Flume’s work contains several veteran touches, like syrupy filter work and great sample choices, and the subtle integration into the first two-thirds of the album is welcomed. However, when “More Than You Thought” cracks off, the record really opens up. The track starts out sounding like a field recording.
Truthfully, if tracks five through eight were all like this, the record would be infinitely stronger. “More” is unquestionably the best song on the record: It’s cobbled together from deep bass cuts, broken percussive samples and vocal splatters that sound straight out of some dusty attic’s 45 collection.

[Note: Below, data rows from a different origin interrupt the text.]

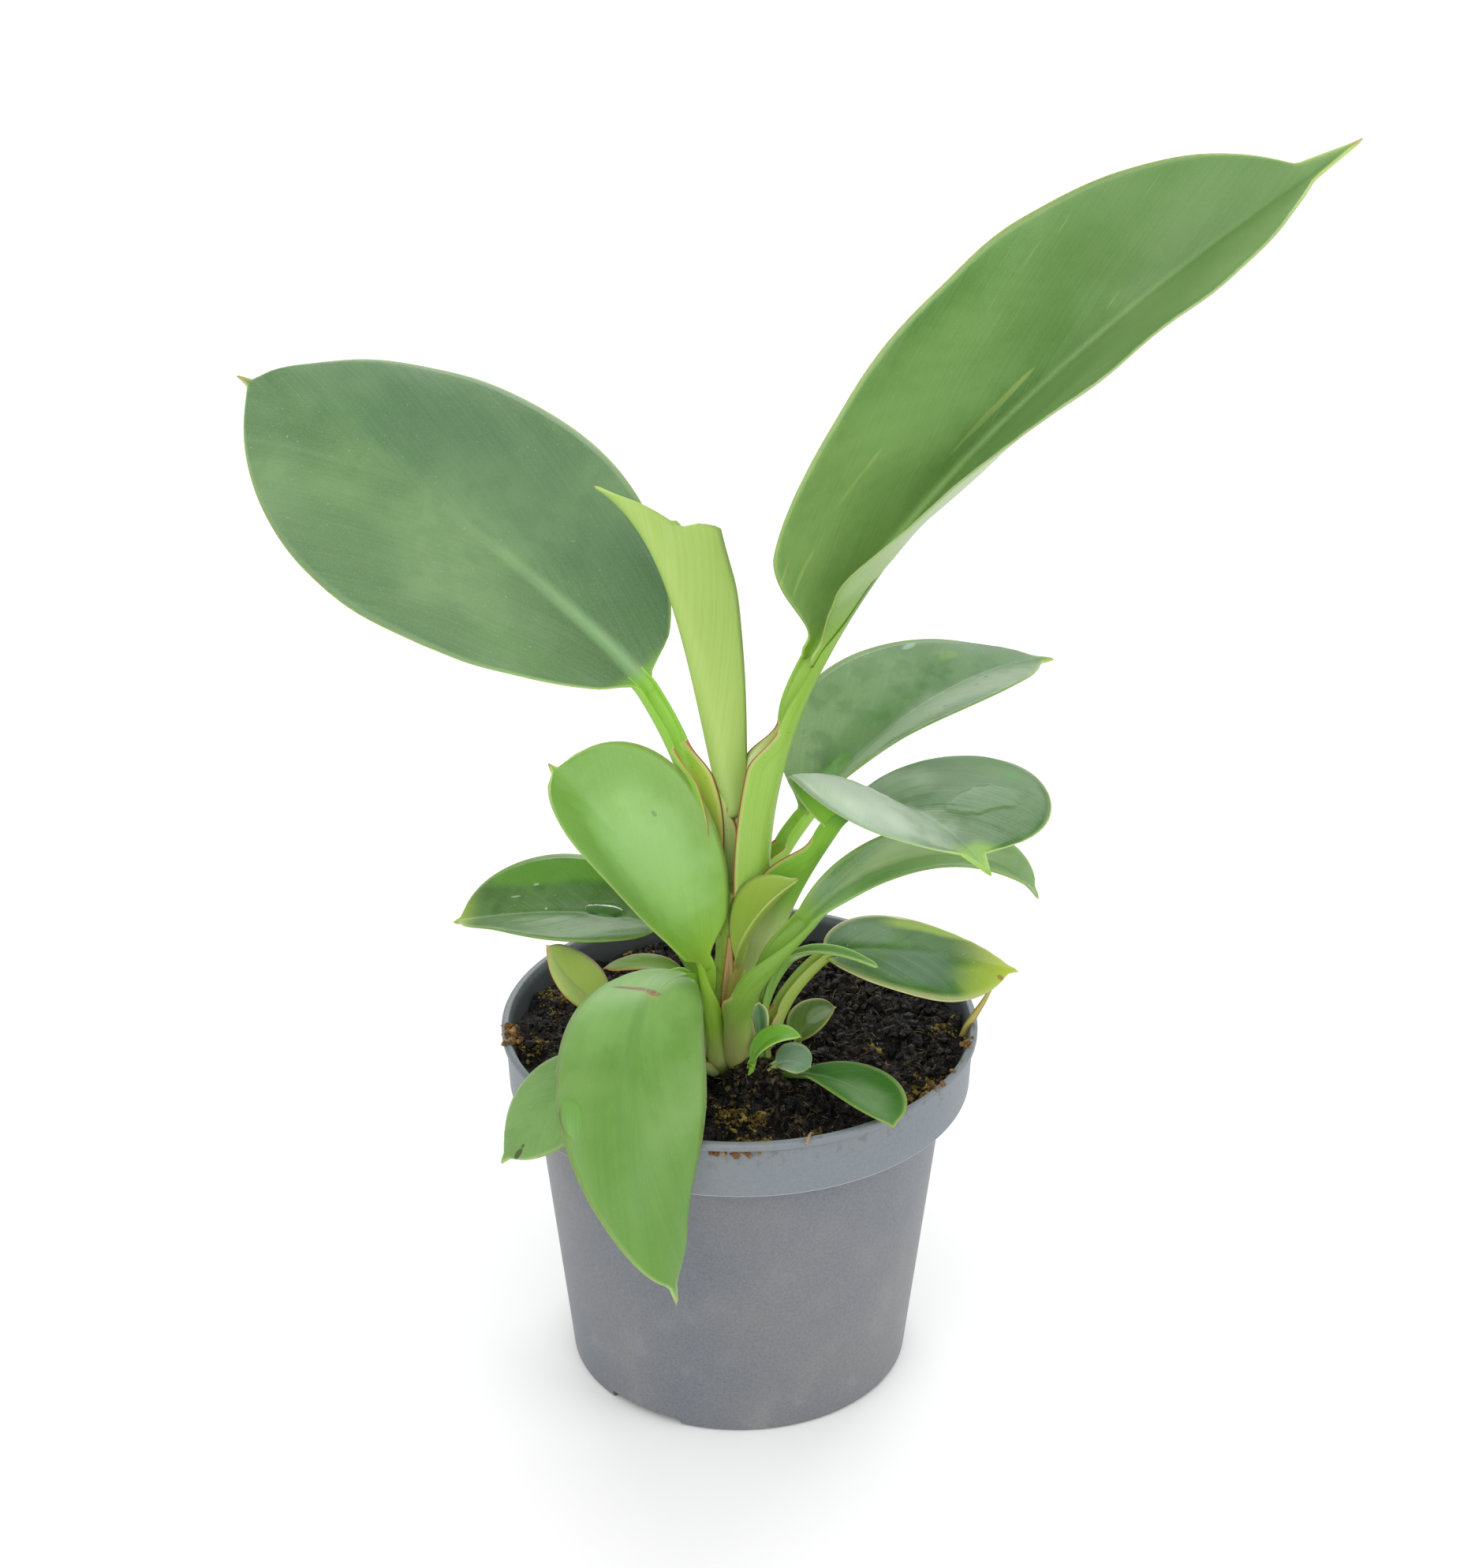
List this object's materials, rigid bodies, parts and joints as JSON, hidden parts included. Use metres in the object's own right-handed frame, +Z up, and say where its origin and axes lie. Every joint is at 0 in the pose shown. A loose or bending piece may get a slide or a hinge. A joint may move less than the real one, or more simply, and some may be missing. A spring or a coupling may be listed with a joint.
{
  "type": "potted philodendron house plant",
  "caption": "Young philodendron with arching broad and narrow leaves on a short stem, in a round tapered nursery pot filled with peat.",
  "frame": {"origin": "middle of the pot's flat underside", "axes": "+Z up through the pot; +X to the right and -Y towards the viewer of the reference picture"},
  "size_m": [0.2651, 0.1484, 0.3212],
  "materials": {
    "pot_plastic": "satin grey moulded polypropylene",
    "potting_soil": "dark crumbly peat with fibres and perlite",
    "stem_green": "smooth green stem",
    "stalk_green": "smooth yellow-green leaf stalk",
    "leaf_green": "waxy green leaf",
    "young_leaf_green": "soft light green new leaf"
  },
  "bodies": {
    "root": {"pot": "pot_plastic", "soil": "potting_soil", "stem": "stem_green", "stalk_tall_right": "stalk_green", "blade_tall_right": "leaf_green", "stalk_broad_left": "stalk_green", "blade_broad_left": "leaf_green", "stalk_new_leaf": "stalk_green", "blade_new_leaf": "young_leaf_green", "stalk_front_bright": "stalk_green", "blade_front_bright": "leaf_green", "stalk_left_dark": "stalk_green", "blade_left_dark": "leaf_green", "stalk_front_droop": "stalk_green", "blade_front_droop": "leaf_green", "stalk_rim_left": "stalk_green", "blade_rim_left": "leaf_green", "stalk_back_right": "stalk_green", "blade_back_right": "leaf_green", "stalk_glossy_right": "stalk_green", "blade_glossy_right": "leaf_green", "stalk_strap_right": "stalk_green", "blade_strap_right": "leaf_green", "stalk_low_right": "stalk_green", "blade_low_right": "leaf_green", "leaf_small_left": "leaf_green", "leaf_small_arch": "leaf_green", "leaf_small_right": "leaf_green", "leaf_front_right": "leaf_green", "bract": "leaf_green", "sprout_bright": "leaf_green", "sprout_dark": "leaf_green", "sprout_netted": "leaf_green", "sprout_upright": "leaf_green"}
  },
  "joints": []
}
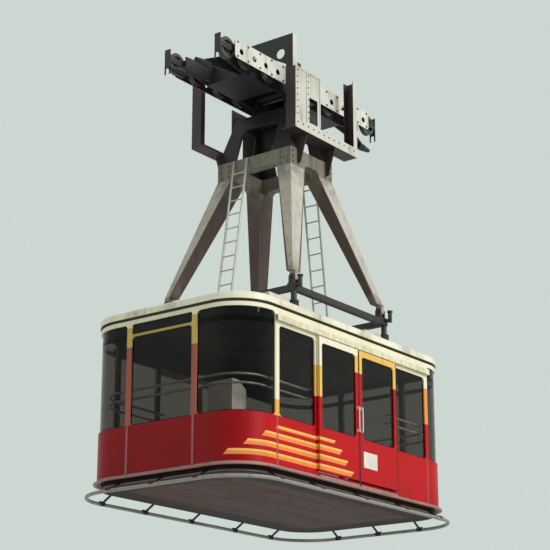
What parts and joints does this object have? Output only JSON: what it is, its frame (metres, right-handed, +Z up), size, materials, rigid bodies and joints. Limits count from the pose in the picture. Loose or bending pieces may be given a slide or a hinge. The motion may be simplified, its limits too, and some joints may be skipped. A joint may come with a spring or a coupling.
{
  "type": "cable car cabin",
  "caption": "Large aerial cable car cabin with sliding doors, a four-legged hanger with ladders and service platforms, and a wheeled carriage for two track ropes.",
  "frame": {"origin": "midway between the two track ropes at the height of their centre lines, above the middle of the cabin", "axes": "+Z up, +Y along the ropes away from the cabin's front end, +X to the right when facing along +Y"},
  "size_m": [3.374, 5.734, 7.587],
  "materials": {
    "cabin_paint": "gloss red with yellow and cream above",
    "roof_cream": "gloss cream",
    "floor_grey": "studded rubber",
    "underside_brown": "dull brown",
    "glass": "clear",
    "handrail_steel": "satin",
    "console_white": "satin",
    "rail_paint": "gloss yellow",
    "hanger_grey": "satin light grey",
    "carriage_brown": "dull maroon brown",
    "outrigger_grey": "satin light grey",
    "dark_steel": "dull dark brown",
    "galvanised_steel": "galvanised",
    "bright_steel": "machined",
    "wheel_steel": "dark, worn bright in the groove",
    "buffer_rubber": "black"
  },
  "bodies": {
    "carriage": {"carriage_frame": "carriage_brown", "side_plates": "outrigger_grey", "pivot_pin": "bright_steel", "rockers": "carriage_brown", "rope_guides": "carriage_brown", "outriggers": "outrigger_grey", "haul_sockets": "dark_steel"},
    "cabin": {"floor": "floor_grey", "belly_pan": "underside_brown", "roof": "roof_cream", "roof_hoods": "roof_cream", "wall_front": "cabin_paint", "wall_rear": "cabin_paint", "wall_right": "cabin_paint", "wall_left": "cabin_paint", "glass_ends": "glass", "glass_sides": "glass", "guard_ring": "dark_steel", "handrails": "handrail_steel", "console": "console_white", "door_rails": "rail_paint", "roof_frame": "dark_steel", "roof_buffers": "buffer_rubber", "hanger_legs": "hanger_grey", "leg_feet": "dark_steel", "head_frame": "hanger_grey", "neck": "carriage_brown", "platforms": "carriage_brown", "ladders": "galvanised_steel"},
    "leaf_right_front": {"door_right_front": "cabin_paint", "door_glass_right_front": "glass"},
    "leaf_right_rear": {"door_right_rear": "cabin_paint", "door_glass_right_rear": "glass"},
    "leaf_left_front": {"door_left_front": "cabin_paint", "door_glass_left_front": "glass"},
    "leaf_left_rear": {"door_left_rear": "cabin_paint", "door_glass_left_rear": "glass"},
    "wheel_right_1": {"wheel_right_1": "wheel_steel"},
    "wheel_right_2": {"wheel_right_2": "wheel_steel"},
    "wheel_right_3": {"wheel_right_3": "wheel_steel"},
    "wheel_right_4": {"wheel_right_4": "wheel_steel"},
    "wheel_right_5": {"wheel_right_5": "wheel_steel"},
    "wheel_right_6": {"wheel_right_6": "wheel_steel"},
    "wheel_right_7": {"wheel_right_7": "wheel_steel"},
    "wheel_right_8": {"wheel_right_8": "wheel_steel"},
    "wheel_left_1": {"wheel_left_1": "wheel_steel"},
    "wheel_left_2": {"wheel_left_2": "wheel_steel"},
    "wheel_left_3": {"wheel_left_3": "wheel_steel"},
    "wheel_left_4": {"wheel_left_4": "wheel_steel"},
    "wheel_left_5": {"wheel_left_5": "wheel_steel"},
    "wheel_left_6": {"wheel_left_6": "wheel_steel"},
    "wheel_left_7": {"wheel_left_7": "wheel_steel"},
    "wheel_left_8": {"wheel_left_8": "wheel_steel"}
  },
  "joints": [
    {"name": "hanger_swing", "type": "hinge", "parent": "carriage", "child": "cabin", "pos_m": [0, 0, 0.18], "axis": [1, 0, 0], "range_deg": [-25, 25]},
    {"name": "door_right_front_slide", "type": "slide", "parent": "cabin", "child": "leaf_right_front", "axis": [0, -1, 0], "range_m": [0, 0.95]},
    {"name": "door_right_rear_slide", "type": "slide", "parent": "cabin", "child": "leaf_right_rear", "axis": [0, 1, 0], "range_m": [0, 0.95]},
    {"name": "door_left_front_slide", "type": "slide", "parent": "cabin", "child": "leaf_left_front", "axis": [0, -1, 0], "range_m": [0, 0.95]},
    {"name": "door_left_rear_slide", "type": "slide", "parent": "cabin", "child": "leaf_left_rear", "axis": [0, 1, 0], "range_m": [0, 0.95]},
    {"name": "wheel_right_1_spin", "type": "hinge", "parent": "carriage", "child": "wheel_right_1", "pos_m": [0.5, -1.92, 0.1725], "axis": [1, 0, 0], "continuous": true},
    {"name": "wheel_right_2_spin", "type": "hinge", "parent": "carriage", "child": "wheel_right_2", "pos_m": [0.5, -1.42, 0.1725], "axis": [1, 0, 0], "continuous": true},
    {"name": "wheel_right_3_spin", "type": "hinge", "parent": "carriage", "child": "wheel_right_3", "pos_m": [0.5, -0.82, 0.1725], "axis": [1, 0, 0], "continuous": true},
    {"name": "wheel_right_4_spin", "type": "hinge", "parent": "carriage", "child": "wheel_right_4", "pos_m": [0.5, -0.32, 0.1725], "axis": [1, 0, 0], "continuous": true},
    {"name": "wheel_right_5_spin", "type": "hinge", "parent": "carriage", "child": "wheel_right_5", "pos_m": [0.5, 0.32, 0.1725], "axis": [1, 0, 0], "continuous": true},
    {"name": "wheel_right_6_spin", "type": "hinge", "parent": "carriage", "child": "wheel_right_6", "pos_m": [0.5, 0.82, 0.1725], "axis": [1, 0, 0], "continuous": true},
    {"name": "wheel_right_7_spin", "type": "hinge", "parent": "carriage", "child": "wheel_right_7", "pos_m": [0.5, 1.42, 0.1725], "axis": [1, 0, 0], "continuous": true},
    {"name": "wheel_right_8_spin", "type": "hinge", "parent": "carriage", "child": "wheel_right_8", "pos_m": [0.5, 1.92, 0.1725], "axis": [1, 0, 0], "continuous": true},
    {"name": "wheel_left_1_spin", "type": "hinge", "parent": "carriage", "child": "wheel_left_1", "pos_m": [-0.5, -1.92, 0.1725], "axis": [1, 0, 0], "continuous": true},
    {"name": "wheel_left_2_spin", "type": "hinge", "parent": "carriage", "child": "wheel_left_2", "pos_m": [-0.5, -1.42, 0.1725], "axis": [1, 0, 0], "continuous": true},
    {"name": "wheel_left_3_spin", "type": "hinge", "parent": "carriage", "child": "wheel_left_3", "pos_m": [-0.5, -0.82, 0.1725], "axis": [1, 0, 0], "continuous": true},
    {"name": "wheel_left_4_spin", "type": "hinge", "parent": "carriage", "child": "wheel_left_4", "pos_m": [-0.5, -0.32, 0.1725], "axis": [1, 0, 0], "continuous": true},
    {"name": "wheel_left_5_spin", "type": "hinge", "parent": "carriage", "child": "wheel_left_5", "pos_m": [-0.5, 0.32, 0.1725], "axis": [1, 0, 0], "continuous": true},
    {"name": "wheel_left_6_spin", "type": "hinge", "parent": "carriage", "child": "wheel_left_6", "pos_m": [-0.5, 0.82, 0.1725], "axis": [1, 0, 0], "continuous": true},
    {"name": "wheel_left_7_spin", "type": "hinge", "parent": "carriage", "child": "wheel_left_7", "pos_m": [-0.5, 1.42, 0.1725], "axis": [1, 0, 0], "continuous": true},
    {"name": "wheel_left_8_spin", "type": "hinge", "parent": "carriage", "child": "wheel_left_8", "pos_m": [-0.5, 1.92, 0.1725], "axis": [1, 0, 0], "continuous": true}
  ],
  "couplings": [
    {"joint": "door_right_rear_slide", "follows": "door_right_front_slide", "ratio": 1},
    {"joint": "door_left_rear_slide", "follows": "door_left_front_slide", "ratio": 1}
  ]
}
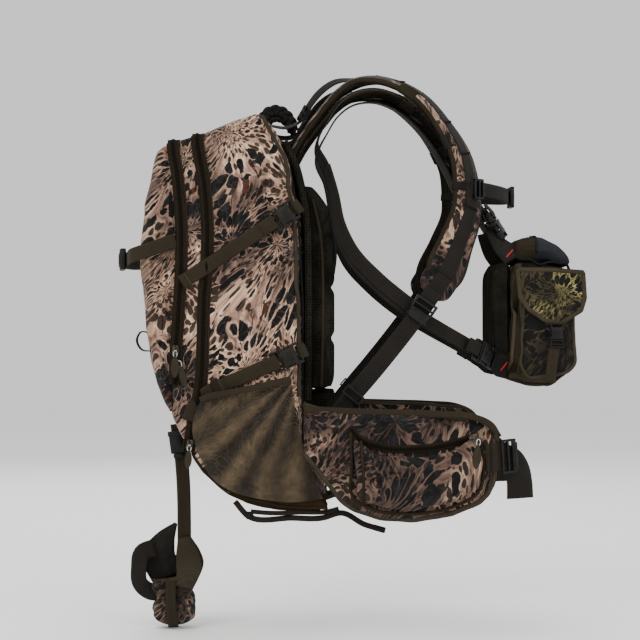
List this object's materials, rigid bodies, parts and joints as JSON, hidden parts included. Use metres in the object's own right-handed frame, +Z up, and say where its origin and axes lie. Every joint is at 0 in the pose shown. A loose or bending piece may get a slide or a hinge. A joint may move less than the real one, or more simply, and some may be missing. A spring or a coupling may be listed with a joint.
{
  "type": "hunting backpack",
  "caption": "Camouflage hunting day pack with zipped compartments, padded harness and hip belt, mesh side pockets, bow carrier and a clip-on chest pouch.",
  "frame": {"origin": "middle of the lumbar pad's flat contact face, where the pack rests on the wearer's back", "axes": "+X forward through the wearer, +Y to the wearer's left, +Z up"},
  "size_m": [0.6551, 0.38, 0.7942],
  "materials": {
    "camo_cloth": "brushed printed polyester",
    "green_camo": "brushed printed polyester",
    "olive_webbing": "woven webbing",
    "black_webbing": "woven webbing",
    "olive_mesh": "open mesh",
    "black_mesh": "spacer mesh over foam",
    "sheet_plastic": "extruded sheet",
    "stay_alloy": "mill finish",
    "zip_metal": "dark painted die cast",
    "puller_cord": "moulded grip",
    "olive_plastic": "moulded acetal",
    "black_plastic": "moulded acetal"
  },
  "bodies": {
    "pack": {"back_pads": "black_mesh", "bag_sockets": "olive_plastic", "bottom_lash": "olive_webbing", "bow_straps": "olive_webbing", "chest_back_panel": "black_mesh", "chest_pouch": "camo_cloth", "chest_pouch_lid": "camo_cloth", "chest_side_pockets": "camo_cloth", "chest_sockets": "black_plastic", "chest_webbing": "black_webbing", "compression_straps": "olive_webbing", "frame_sheet": "sheet_plastic", "frame_stays": "stay_alloy", "load_lifter_buckles": "black_plastic", "load_lifters": "black_webbing", "lumbar_pad": "black_mesh", "main_bag": "camo_cloth", "middle_bag": "camo_cloth", "outer_pocket": "camo_cloth", "shoulder_strap_left": "camo_cloth", "shoulder_strap_right": "camo_cloth", "shoulder_webbing": "black_webbing", "side_pocket_left": "olive_mesh", "side_pocket_right": "olive_mesh", "zip_tapes": "olive_webbing"},
    "grab_handle": {"grab_handle": "olive_webbing"},
    "belt_wing_right": {"belt_wing_right": "camo_cloth", "belt_pocket_right": "camo_cloth", "belt_webbing_right": "black_webbing", "belt_lock_right": "black_plastic"},
    "belt_zip_slider_right": {"belt_zip_slider_right": "zip_metal"},
    "belt_wing_left": {"belt_wing_left": "camo_cloth", "belt_pocket_left": "camo_cloth", "belt_webbing_left": "black_webbing", "belt_lock_left": "black_plastic"},
    "belt_zip_slider_left": {"belt_zip_slider_left": "zip_metal"},
    "main_zip_slider": {"main_zip_slider": "zip_metal"},
    "main_zip_puller": {"main_zip_puller": "puller_cord"},
    "front_zip_slider": {"front_zip_slider": "zip_metal"},
    "front_zip_puller": {"front_zip_puller": "puller_cord"},
    "upper_compression_plug_right": {"upper_compression_plug_right": "olive_plastic"},
    "upper_compression_plug_left": {"upper_compression_plug_left": "olive_plastic"},
    "lower_compression_plug_right": {"lower_compression_plug_right": "olive_plastic"},
    "lower_compression_plug_left": {"lower_compression_plug_left": "olive_plastic"},
    "shoulder_lock_right": {"shoulder_lock_right": "black_plastic"},
    "shoulder_lock_left": {"shoulder_lock_left": "black_plastic"},
    "sternum_strap": {"sternum_strap": "black_webbing", "sternum_fittings": "black_plastic"},
    "sternum_plug": {"sternum_plug": "black_plastic"},
    "upper_chest_plug_right": {"upper_chest_plug_right": "black_plastic"},
    "upper_chest_plug_left": {"upper_chest_plug_left": "black_plastic"},
    "lower_chest_plug_right": {"lower_chest_plug_right": "black_plastic"},
    "lower_chest_plug_left": {"lower_chest_plug_left": "black_plastic"},
    "chest_flap_right": {"chest_flap_right": "green_camo", "flap_buckle_right": "black_plastic"},
    "chest_flap_left": {"chest_flap_left": "green_camo", "flap_buckle_left": "black_plastic"},
    "bow_boot": {"bow_boot": "camo_cloth", "boot_buckle": "black_plastic"},
    "bow_strap_plug": {"bow_strap_plug": "olive_plastic"}
  },
  "joints": [
    {"name": "grab_handle_swing", "type": "hinge", "parent": "pack", "child": "grab_handle", "pos_m": [-0.098, 0, 0.467], "axis": [0, -1, 0], "range_deg": [-4, 75]},
    {"name": "belt_wing_right_fold", "type": "hinge", "parent": "pack", "child": "belt_wing_right", "pos_m": [-0.05, -0.158, 0], "axis": [0, 0, -1], "range_deg": [-4, 22]},
    {"name": "belt_zip_right", "type": "slide", "parent": "belt_wing_right", "child": "belt_zip_slider_right", "axis": [-0.9429, -0.1359, -0.3042], "range_m": [0, 0.03]},
    {"name": "belt_wing_left_fold", "type": "hinge", "parent": "pack", "child": "belt_wing_left", "pos_m": [-0.05, 0.158, 0], "axis": [0, 0, 1], "range_deg": [-4, 22]},
    {"name": "belt_zip_left", "type": "slide", "parent": "belt_wing_left", "child": "belt_zip_slider_left", "axis": [-0.9429, 0.1359, -0.3042], "range_m": [0, 0.03]},
    {"name": "main_zip_slide", "type": "slide", "parent": "pack", "child": "main_zip_slider", "axis": [0.1807, 0, 0.9835], "range_m": [0, 0.03]},
    {"name": "main_zip_pull", "type": "hinge", "parent": "main_zip_slider", "child": "main_zip_puller", "pos_m": [-0.2018, -0.1621, 0.004], "axis": [1, 0, 0], "range_deg": [-150, 0]},
    {"name": "front_zip_slide", "type": "slide", "parent": "pack", "child": "front_zip_slider", "axis": [0.0651, 0, 0.9979], "range_m": [0, 0.06]},
    {"name": "front_zip_pull", "type": "hinge", "parent": "front_zip_slider", "child": "front_zip_puller", "pos_m": [-0.2217, -0.1581, 0.134], "axis": [1, 0, 0], "range_deg": [-150, 0]},
    {"name": "upper_compression_right", "type": "slide", "parent": "pack", "child": "upper_compression_plug_right", "axis": [-0.8377, 0, -0.5461], "range_m": [0, 0.02]},
    {"name": "upper_compression_left", "type": "slide", "parent": "pack", "child": "upper_compression_plug_left", "axis": [-0.8377, 0, -0.5461], "range_m": [0, 0.02]},
    {"name": "lower_compression_right", "type": "slide", "parent": "pack", "child": "lower_compression_plug_right", "axis": [-0.9166, 0, -0.3998], "range_m": [0, 0.02]},
    {"name": "lower_compression_left", "type": "slide", "parent": "pack", "child": "lower_compression_plug_left", "axis": [-0.9166, 0, -0.3998], "range_m": [0, 0.02]},
    {"name": "shoulder_lock_right_tilt", "type": "hinge", "parent": "pack", "child": "shoulder_lock_right", "pos_m": [0.127, -0.162, 0.202], "axis": [-0.818, -0.0818, 0.5694], "range_deg": [0, 35]},
    {"name": "shoulder_lock_left_tilt", "type": "hinge", "parent": "pack", "child": "shoulder_lock_left", "pos_m": [0.127, 0.162, 0.202], "axis": [0.818, -0.0818, -0.5694], "range_deg": [0, 35]},
    {"name": "sternum_height", "type": "slide", "parent": "pack", "child": "sternum_strap", "axis": [0, 0, 1], "range_m": [-0.01, 0.02]},
    {"name": "sternum_release", "type": "slide", "parent": "sternum_strap", "child": "sternum_plug", "axis": [0, -1, 0], "range_m": [0, 0.02]},
    {"name": "upper_chest_right", "type": "slide", "parent": "pack", "child": "upper_chest_plug_right", "axis": [-0.5316, -0.0483, 0.8456], "range_m": [0, 0.018]},
    {"name": "upper_chest_left", "type": "slide", "parent": "pack", "child": "upper_chest_plug_left", "axis": [-0.5316, 0.0483, 0.8456], "range_m": [0, 0.018]},
    {"name": "lower_chest_right", "type": "slide", "parent": "pack", "child": "lower_chest_plug_right", "axis": [-0.711, -0.553, 0.4345], "range_m": [0, 0.018]},
    {"name": "lower_chest_left", "type": "slide", "parent": "pack", "child": "lower_chest_plug_left", "axis": [-0.711, 0.553, 0.4345], "range_m": [0, 0.018]},
    {"name": "chest_flap_right_lift", "type": "hinge", "parent": "pack", "child": "chest_flap_right", "pos_m": [0.3, -0.124, 0.2485], "axis": [-1, 0, 0], "range_deg": [0, 110]},
    {"name": "chest_flap_left_lift", "type": "hinge", "parent": "pack", "child": "chest_flap_left", "pos_m": [0.3, 0.124, 0.2485], "axis": [1, 0, 0], "range_deg": [0, 110]},
    {"name": "bow_boot_swing", "type": "hinge", "parent": "pack", "child": "bow_boot", "pos_m": [-0.231, 0, 0.024], "axis": [0, 1, 0], "range_deg": [0, 70]},
    {"name": "bow_strap_release", "type": "slide", "parent": "pack", "child": "bow_strap_plug", "axis": [-0.1375, 0.9901, -0.0275], "range_m": [0, 0.018]}
  ]
}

One thing you’ll notice on Flume is that the songs end abruptly, with no flow whatsoever. Even with a gapless playback system in place, you’ll feel pushed, pulled and jerked from one composition to the next.
Flume
Future Classic Records
Out 11/9
3 1/2 Stars
Some might say that it fits with the glitch aesthetic, but if you’ve ever heard a fan of the harsh noise genre talk about “good noise” versus “bad noise,” you’ll understand how this particular type of glitchiness isn’t exactly a musical styling.
This is certainly one area of Flume’s game that needs stepping up: If he’s ever going to play this stuff live, he’d better learn to mix it together, lest his peripheral vision be forever watching for a shepherd’s crook.
Other elements of the album just seem like bad ideas. “Insane” starts out with a truly captivating vocal melody, but launches into some kind of Tesla Boy-inspired cheeseball synth-pop horse jazz. Had the song been kept as it started—a minimal, breathy piece—it would have worked far better.
It’s easy to tell that Flume intended his debut as one solid movement, with “More Than You Thought” being the apex and nothing else after it attempting to come close. If only he hadn’t littered the path to the top with so many pitfalls, the album would have been more successful.
On the other hand, the smattering of ideas present on this debut is far too big for Flume’s rookie britches. As his career continues, his complicated frameworks will find a home big enough to support them.